The advantages of working with first-time actors included relying on their “muscle memory”, Hegde added. “I wanted performances that were very silent and underplayed. If you know how to cry and you know how to work in a field, you know how to express yourself. The actors realised that a film was being made only when a generator van arrived on the location. That was good – if we had been too serious, the film wouldn’t have happened.”
Part of the battle is waged in the writing process. Hegde, who has a masters in journalism, initially set out writing short stories that he later realised had the flavour of screenplays.
“Kurli was the first time I had touched a camera,” Hegde said. He taught himself editing on a borrowed laptop, just like he taught himself filmmaking by watching movies rather than attending film school.
“If the expression is true, the style of film doesn’t matter,” Hegde observed. He writes the old-fashioned way, putting pen to paper. The screenplay for Pedro was barely 25 pages long. “I wanted to show a lived experience,” Hegde explained. “I wrote the film as I saw it in my head.”
Among the filmmakers Hegde sent his script to was MS Prakash Babu, whose Attihannu Mattu Kanaja (Fig Fruit and The Wasps, 2014) is another quietly devastating exploration of an existential crisis.

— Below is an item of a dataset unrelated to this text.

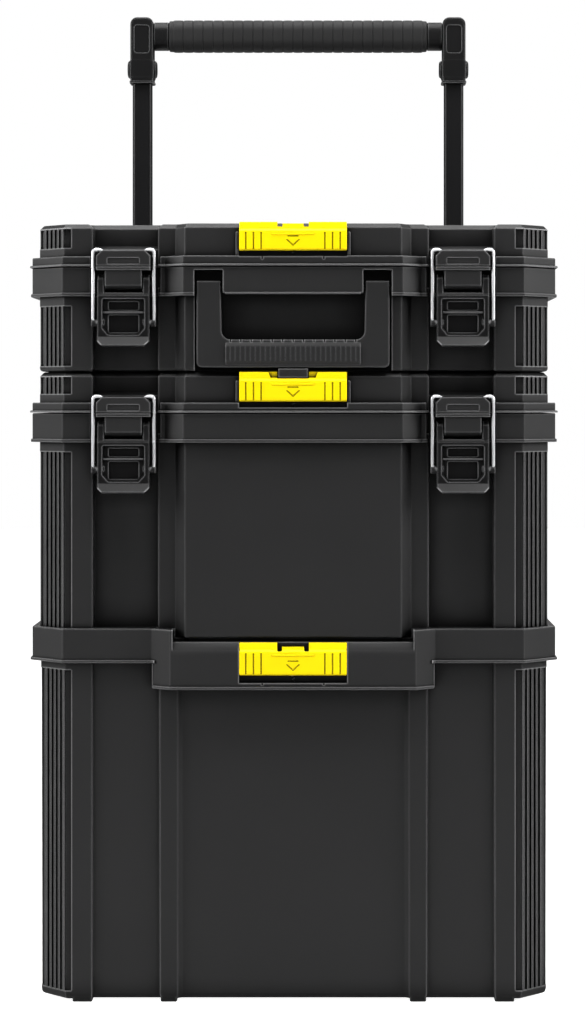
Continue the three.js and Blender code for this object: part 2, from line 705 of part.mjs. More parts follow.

Like his arthouse predecessors and peers, Hedge’s project is destined for the film festival circuit. But he would rather Pedro is shown in his village – even though his short films got a frosty reception.
“I got yelled at for my short films, people told me, why are you showing these things, they don’t happen anymore,” he recalled.
But they do, which is why Hegde hopes that Pedro will make its journey back to India and, ultimately, the fertile ground from it has sprung
“This film has to be shown to them, I am not afraid,” Hegde said. “What is the point of festivals abroad when the problems are here?”